Green Chile Elk Burgers
User Reviews
5
-
Prep Time
15 mins
-
Cook Time
10 mins
-
Total Time
25 mins
-
Servings
4 people
-
Calories
615 kcal
-
Course
Main Course
-
Cuisine
American
Green Chile Elk Burgers
Description
These burger patties use lean ground elk meat combined with roasted green chiles that have been peeled and seeded for a smoky, slightly spicy note. Forming the meat into uniform patties with a shallow indentation prevents the burgers from doming during cooking, ensuring even thickness and doneness. Salt enhances flavor, and including some fat (at least 5%, preferably 15%) in the meat prevents dryness and helps the burgers hold together.
Cook the burgers either on a hot grill or stovetop, flipping once after forming a crust. Serve on buttered burger buns topped with tomato slices, lettuce leaves, and melted cheddar or Monterey Jack cheese. This creates a balanced savory sandwich combining tender meat with fresh and creamy elements.
Roasting and prepping the chiles ahead allows for easy assembly, and frozen or canned chiles can be substituted if needed. Allowing patties to rest at room temperature before cooking can aid even cooking and juiciness.
Ingredients
- 4 to 8 green chile such as Hatch, Poblano or Anaheim
- 1 1/4 pounds ground elk or other meat
- salt
- 4 tomato large slices
- 4 to 8 lettuce leaves
- 4 burger buns
- 2 tablespoons butter or vegetable oil
- 4 lices cheddar cheese or Monterey Jack cheese
Instructions
- If you are starting with fresh chiles, roast them, remove the skins and seeds, salt them and set aside. You can either keep them in fairly large pieces if they are well-roasted, or chop them roughly. Your call. This can be done a few days ahead of time, and of course you can use canned or frozen chiles.
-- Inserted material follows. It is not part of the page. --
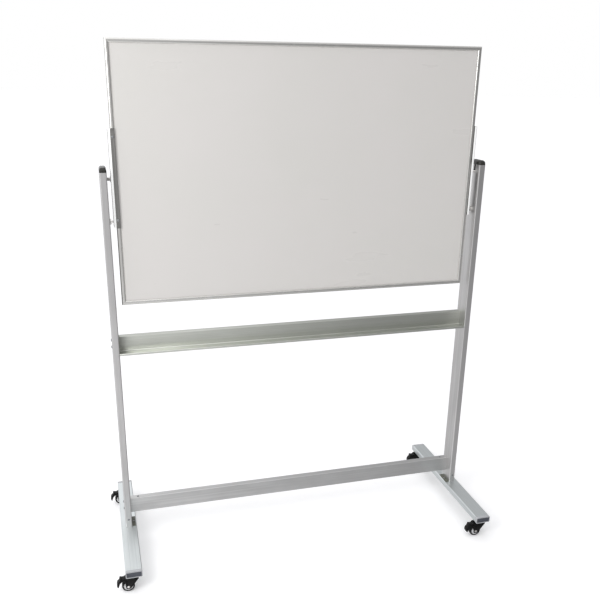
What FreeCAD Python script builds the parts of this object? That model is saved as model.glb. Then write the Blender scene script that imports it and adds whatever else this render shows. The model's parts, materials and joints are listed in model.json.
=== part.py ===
import FreeCAD, Part
import math
import os
import re

import Sketcher

# Rolling whiteboard: a double-sided board that turns over about a level axis between two posts,
# on two long feet with four swivel castors.
# Frame: +X to the viewer's right, +Y away from the viewer, +Z up.
# The origin is on the floor, midway between the posts. All sizes are in millimetres.

SIZES = {
    # how far a cutting shape reaches past what it cuts
    "cut_margin": 1,
    # board
    "board_width": 1200,
    "board_height": 800,
    "frame_face": 13,
    "frame_depth": 20,
    "groove_depth": 9,
    "chamber_wall": 1,
    "chamber_width": 12,
    "frame_round_outer": 5,
    "frame_round_inner": 4,
    "sheet_thickness": 0.5,
    "core_thickness": 10,
    "panel_play": 0.2,
    "key_length": 40,
    "key_play": 0.1,
    # posts
    "pivot_height": 1300,
    "side_gap": 19,
    "post_width": 22,
    "post_depth": 65,
    "post_wall": 1.6,
    "post_corner": 3,
    "post_rise": 23,
    "cap_rim": 3,
    "cap_dome": 12,
    "cap_dome_ratio_across": 0.8,
    "cap_dome_ratio_along": 0.75,
    "cap_plug": 5,
    "insert_play": 0.2,
    "insert_height": 45,
    # pivot
    "pin_radius": 5,
    "running_play": 0.05,
    "hole_play": 0.3,
    "pin_collar_radius": 8,
    "pin_collar": 2.5,
    "pin_reach": 14,
    "pin_root_gap": 0.5,
    "block_drop": 30,
    "block_top_gap": 1,
    # side brackets
    "bracket_length": 300,
    "bracket_web": 8,
    "bracket_flange": 1.5,
    "bracket_corner": 6,
    "bracket_screw_inset": 25,
    # locks
    "lock_drop": 130,
    "lock_radius": 4,
    "lock_travel": 4,
    "lock_tip_gap": 0.6,
    "lock_tail": 1,
    "barrel_flange_radius": 9.5,
    "barrel_flange": 2,
    "barrel_radius": 7,
    "barrel_depth": 12,
    "knob_radius": 8,
    "knob_length": 4,
    "knob_gap": 0.5,
    # feet
    "foot_length": 580,
    "foot_width": 54,
    "foot_height": 23,
    "foot_wall": 1.6,
    "foot_corner": 3,
    "foot_cap_length": 12,
    "foot_cap_plug": 5,
    "foot_cap_recess": 1.5,
    "foot_cap_edge": 2.5,
    "foot_plate": 2,
    "foot_plate_setback": 4,
    "bolt_spread": 18,
    # rails between the posts
    "crossbar_clearance": 38,
    "crossbar_height": 55,
    "crossbar_depth": 24,
    "crossbar_front": 0.5,
    "crossbar_wall": 1.6,
    "crossbar_corner": 2.5,
    "crossbar_screw_inset": 28,
    "rail_insert_length": 45,
    "tray_bottom": 734.5,
    "tray_height": 52,
    "tray_box_depth": 23.5,
    "tray_wall": 1.6,
    "tray_floor": 2,
    "tray_lip": 7,
    "tray_lip_wall": 5,
    "tray_lip_round": 2,
    "tray_cove": 3,
    # fasteners
    "bolt_radius": 3,
    "bolt_head_radius": 5,
    "bolt_head": 3,
    "bolt_grip": 25,
    "screw_radius": 2,
    "screw_head_radius": 3.8,
    "screw_head": 2,
    "low_head": 1,
    "screw_grip": 9,
    "base_bolt_radius": 4,
    "base_bolt_head_radius": 6.5,
    "base_bolt_head": 5,
    "base_bolt_grip": 25,
    # castors
    "caster_inset": 22,
    "caster_trail": 20,
    "tyre_radius": 21,
    "tyre_width": 19,
    "tyre_shoulder": 3,
    "tyre_round": 1.5,
    "tyre_gap": 6.6,
    "rim_radius": 15,
    "rim_lip": 2,
    "rim_wall": 3,
    "wheel_width": 17,
    "web_recess": 4,
    "boss_wall": 3.5,
    "boss_proud": 0.5,
    "axle_radius": 2.5,
    "axle_head_radius": 4.5,
    "axle_head": 1.2,
    "race_radius": 15,
    "race_height": 4,
    "race_gap": 0.4,
    "kingpin_radius": 4,
    "kingpin_head_radius": 6,
    "kingpin_head": 1.8,
    "kingpin_play": 0.3,
    "stem_length": 14,
    "fork_plate": 7,
    "fork_width": 26,
    "fork_gap": 21,
    "fork_nose": 14,
    "cheek_half_width": 8,
    "cheek_toe_half_width": 4,
    "cheek_drop": 9,
    "cheek_shoulder": 11,
    "fork_mouth": 16,
    "pedal_width": 19,
    "pedal_pin_radius": 2,
    "pedal_pin_gap": 4.4,
}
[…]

- Make four burger patties. I prefer one-third pound burgers, but you can make them any size you want. Pro tips: Press the weighed out ground meat into a large circle mold for more even patties. Press a dimple about the diameter of a walnut in the center of each patty - this prevents them from balling up when cooked. Salt your patties well.
Cooking Options
- Grilling. Get your grill hot. Scrape down the grates well, and grill your burgers with the grill cover open. Leave them on the grates for at least 3 or 4 minutes so you get grill marks and a good crust. Flip and cook to order. Typically a medium burger will need another 3 minutes.
- Stovetop. Preheat oven to 200°F and set a rack over a baking sheet. Heat a cast iron pan or pan that can handle high heat over medium high heat. When it's hot, slick the pan with some canola or other high smoke point oil, like grapeseed or safflower. Set the patties down and press gently with a spatula to get good contact with the pan. Leave them for at least 3 or 4 minutes so you get a good crust. Flip and cook to order. Typically a medium burger will need another 3 minutes.
- No matter how you cook your burgers, when you flip them, lay the chiles over them, then cover with a slice of cheese. Close the grill cover or put a lid over the pan to melt the cheese.
- On the stovetop you usually have to cook in batches, so you will put each finished burger in the warm oven as you do the rest.
- When you are ready, paint your burger buns with the butter or oil and set them on the grill or pan to brown. Keep an eye on the buns so they don't burn. Set aside once browned to your liking.
- Build your burgers. I like to go bun, lettuce, tomato slice, patty, bun. But do whatever you like best. Enjoy!
Notes
- Roasting and preparing green chiles in advance improves flavor and convenience; canned or frozen chiles can be used if fresh are unavailable.
- Include at least 5% fat in elk patties to prevent dryness; 15% is preferred.
- Make a shallow indentation in the center of patties to avoid them swelling while cooking.
- Let patties rest at room temperature with salt sprinkled on before cooking to enhance flavor and cooking evenness.
- Prep time excludes chile roasting; plan accordingly.
Nutrition Information
Show DetailsNutrition Facts
Serving: 4people
Amount Per Serving
Calories 615 kcal
% Daily Value*
| Calories | 615kcal | 31% |
| Carbohydrates | 40g | 13% |
| Protein | 44g | 88% |
| Fat | 31g | 48% |
| Saturated Fat | 17g | 85% |
| Cholesterol | 123mg | 41% |
| Sodium | 1087mg | 45% |
| Potassium | 970mg | 21% |
| Fiber | 9g | 36% |
| Sugar | 12g | 24% |
| Vitamin A | 6635IU | 133% |
| Vitamin C | 50.6mg | 56% |
| Calcium | 331mg | 33% |
| Iron | 6.6mg | 37% |
* Percent Daily Values are based on a 2,000 calorie diet.